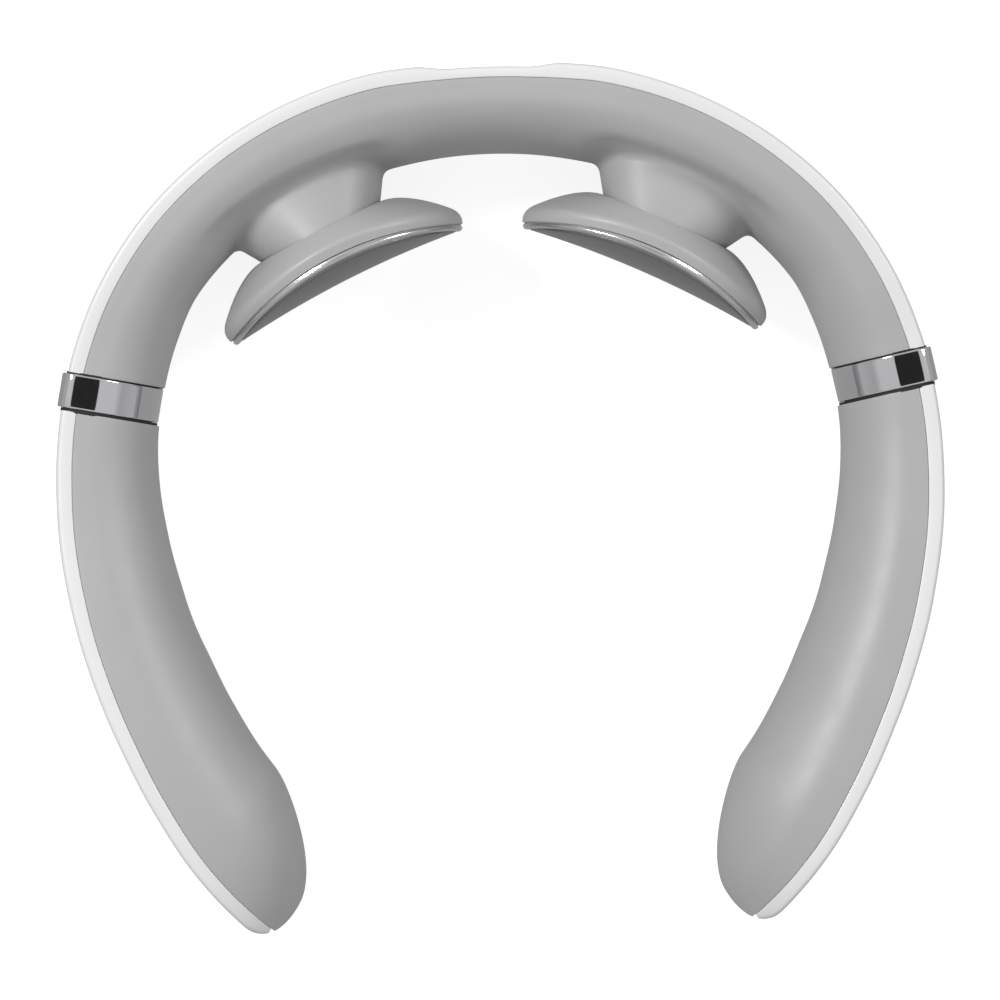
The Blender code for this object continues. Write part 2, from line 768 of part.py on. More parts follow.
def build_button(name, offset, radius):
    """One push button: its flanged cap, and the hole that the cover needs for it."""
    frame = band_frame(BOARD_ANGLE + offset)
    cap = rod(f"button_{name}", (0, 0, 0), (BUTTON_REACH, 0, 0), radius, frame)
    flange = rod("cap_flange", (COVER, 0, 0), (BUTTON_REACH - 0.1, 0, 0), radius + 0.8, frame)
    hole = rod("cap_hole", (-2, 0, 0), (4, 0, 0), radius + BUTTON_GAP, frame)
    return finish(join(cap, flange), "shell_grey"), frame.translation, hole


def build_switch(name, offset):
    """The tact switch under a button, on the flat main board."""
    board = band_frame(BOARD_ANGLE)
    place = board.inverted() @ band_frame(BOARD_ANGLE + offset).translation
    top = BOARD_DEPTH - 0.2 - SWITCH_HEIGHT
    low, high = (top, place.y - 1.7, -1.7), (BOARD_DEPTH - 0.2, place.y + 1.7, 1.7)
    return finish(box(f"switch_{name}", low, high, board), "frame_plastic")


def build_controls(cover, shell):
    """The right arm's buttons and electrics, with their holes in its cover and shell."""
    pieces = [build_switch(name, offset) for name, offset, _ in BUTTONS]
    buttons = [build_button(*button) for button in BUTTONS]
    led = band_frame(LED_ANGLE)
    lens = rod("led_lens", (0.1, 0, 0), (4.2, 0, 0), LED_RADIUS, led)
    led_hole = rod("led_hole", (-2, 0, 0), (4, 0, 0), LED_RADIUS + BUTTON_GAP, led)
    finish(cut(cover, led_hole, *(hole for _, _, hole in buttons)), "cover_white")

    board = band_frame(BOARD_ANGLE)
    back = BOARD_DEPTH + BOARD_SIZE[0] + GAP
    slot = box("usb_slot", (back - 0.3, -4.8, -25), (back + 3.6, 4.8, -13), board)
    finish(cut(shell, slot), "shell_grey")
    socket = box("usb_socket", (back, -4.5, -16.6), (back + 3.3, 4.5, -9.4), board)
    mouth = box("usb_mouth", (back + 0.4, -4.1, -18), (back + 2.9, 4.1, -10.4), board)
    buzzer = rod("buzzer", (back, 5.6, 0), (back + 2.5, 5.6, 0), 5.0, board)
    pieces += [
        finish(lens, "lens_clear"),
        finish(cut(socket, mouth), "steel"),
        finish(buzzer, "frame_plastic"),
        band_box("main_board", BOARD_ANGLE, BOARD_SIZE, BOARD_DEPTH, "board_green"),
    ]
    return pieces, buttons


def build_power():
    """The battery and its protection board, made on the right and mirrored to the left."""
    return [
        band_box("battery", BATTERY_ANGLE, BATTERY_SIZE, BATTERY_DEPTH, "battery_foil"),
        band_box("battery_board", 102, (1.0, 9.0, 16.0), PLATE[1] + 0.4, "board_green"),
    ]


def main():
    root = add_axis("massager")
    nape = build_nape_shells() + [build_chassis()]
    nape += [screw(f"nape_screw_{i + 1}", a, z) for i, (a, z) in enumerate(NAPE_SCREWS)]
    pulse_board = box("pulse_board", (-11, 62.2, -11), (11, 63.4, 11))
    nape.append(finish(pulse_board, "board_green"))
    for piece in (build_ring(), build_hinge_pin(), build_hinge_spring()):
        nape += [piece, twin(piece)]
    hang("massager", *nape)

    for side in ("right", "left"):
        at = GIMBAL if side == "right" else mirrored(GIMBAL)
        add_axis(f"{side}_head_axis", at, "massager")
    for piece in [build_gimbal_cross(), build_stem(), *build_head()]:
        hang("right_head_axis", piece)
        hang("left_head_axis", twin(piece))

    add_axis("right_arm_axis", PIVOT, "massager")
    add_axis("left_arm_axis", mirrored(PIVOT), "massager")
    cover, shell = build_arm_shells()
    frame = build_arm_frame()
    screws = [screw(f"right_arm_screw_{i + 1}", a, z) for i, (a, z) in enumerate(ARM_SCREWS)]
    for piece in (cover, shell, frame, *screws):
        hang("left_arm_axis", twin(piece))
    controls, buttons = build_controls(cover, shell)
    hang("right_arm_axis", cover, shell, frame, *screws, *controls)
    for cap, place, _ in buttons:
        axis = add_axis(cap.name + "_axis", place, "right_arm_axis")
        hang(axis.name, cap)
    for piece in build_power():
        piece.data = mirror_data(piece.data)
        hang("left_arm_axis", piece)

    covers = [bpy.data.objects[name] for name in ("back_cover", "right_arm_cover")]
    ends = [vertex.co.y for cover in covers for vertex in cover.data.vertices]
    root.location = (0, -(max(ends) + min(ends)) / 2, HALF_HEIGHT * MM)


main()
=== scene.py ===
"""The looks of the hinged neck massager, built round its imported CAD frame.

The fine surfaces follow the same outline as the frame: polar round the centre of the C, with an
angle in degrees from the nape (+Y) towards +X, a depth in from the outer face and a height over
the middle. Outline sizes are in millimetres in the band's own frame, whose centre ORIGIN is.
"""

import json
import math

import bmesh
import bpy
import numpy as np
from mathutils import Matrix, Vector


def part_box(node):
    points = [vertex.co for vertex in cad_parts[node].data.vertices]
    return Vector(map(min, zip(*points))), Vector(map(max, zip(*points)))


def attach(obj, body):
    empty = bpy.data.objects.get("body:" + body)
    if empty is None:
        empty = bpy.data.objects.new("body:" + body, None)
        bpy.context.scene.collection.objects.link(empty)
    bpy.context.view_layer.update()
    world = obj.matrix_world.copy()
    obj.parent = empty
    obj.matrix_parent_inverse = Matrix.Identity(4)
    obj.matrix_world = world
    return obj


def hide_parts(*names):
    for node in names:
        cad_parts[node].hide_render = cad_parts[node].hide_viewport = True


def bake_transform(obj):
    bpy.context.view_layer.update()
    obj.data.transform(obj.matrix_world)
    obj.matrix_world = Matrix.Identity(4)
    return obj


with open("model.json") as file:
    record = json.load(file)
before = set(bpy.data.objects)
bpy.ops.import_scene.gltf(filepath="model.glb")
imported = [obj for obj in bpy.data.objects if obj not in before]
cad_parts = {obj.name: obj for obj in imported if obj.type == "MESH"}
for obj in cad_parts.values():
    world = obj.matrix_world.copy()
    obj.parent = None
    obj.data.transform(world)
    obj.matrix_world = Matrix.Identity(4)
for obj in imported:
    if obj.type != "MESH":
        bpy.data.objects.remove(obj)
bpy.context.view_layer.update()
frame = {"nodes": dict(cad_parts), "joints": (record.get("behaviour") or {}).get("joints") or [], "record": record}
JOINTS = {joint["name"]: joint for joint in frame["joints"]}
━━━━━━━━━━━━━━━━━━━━
▸ Your goal
Reproduce exactly, and only, the lines from the one that contains "covers = [bpy.data.objects[name]" down to the one that contains "in imported if", both ends included.

▸ Written solution
    covers = [bpy.data.objects[name] for name in ("back_cover", "right_arm_cover")]
    ends = [vertex.co.y for cover in covers for vertex in cover.data.vertices]
    root.location = (0, -(max(ends) + min(ends)) / 2, HALF_HEIGHT * MM)


main()
=== scene.py ===
"""The looks of the hinged neck massager, built round its imported CAD frame.

The fine surfaces follow the same outline as the frame: polar round the centre of the C, with an
angle in degrees from the nape (+Y) towards +X, a depth in from the outer face and a height over
the middle. Outline sizes are in millimetres in the band's own frame, whose centre ORIGIN is.
"""

import json
import math

import bmesh
import bpy
import numpy as np
from mathutils import Matrix, Vector


def part_box(node):
    points = [vertex.co for vertex in cad_parts[node].data.vertices]
    return Vector(map(min, zip(*points))), Vector(map(max, zip(*points)))


def attach(obj, body):
    empty = bpy.data.objects.get("body:" + body)
    if empty is None:
        empty = bpy.data.objects.new("body:" + body, None)
        bpy.context.scene.collection.objects.link(empty)
    bpy.context.view_layer.update()
    world = obj.matrix_world.copy()
    obj.parent = empty
    obj.matrix_parent_inverse = Matrix.Identity(4)
    obj.matrix_world = world
    return obj


def hide_parts(*names):
    for node in names:
        cad_parts[node].hide_render = cad_parts[node].hide_viewport = True


def bake_transform(obj):
    bpy.context.view_layer.update()
    obj.data.transform(obj.matrix_world)
    obj.matrix_world = Matrix.Identity(4)
    return obj


with open("model.json") as file:
    record = json.load(file)
before = set(bpy.data.objects)
bpy.ops.import_scene.gltf(filepath="model.glb")
imported = [obj for obj in bpy.data.objects if obj not in before]
cad_parts = {obj.name: obj for obj in imported if obj.type == "MESH"}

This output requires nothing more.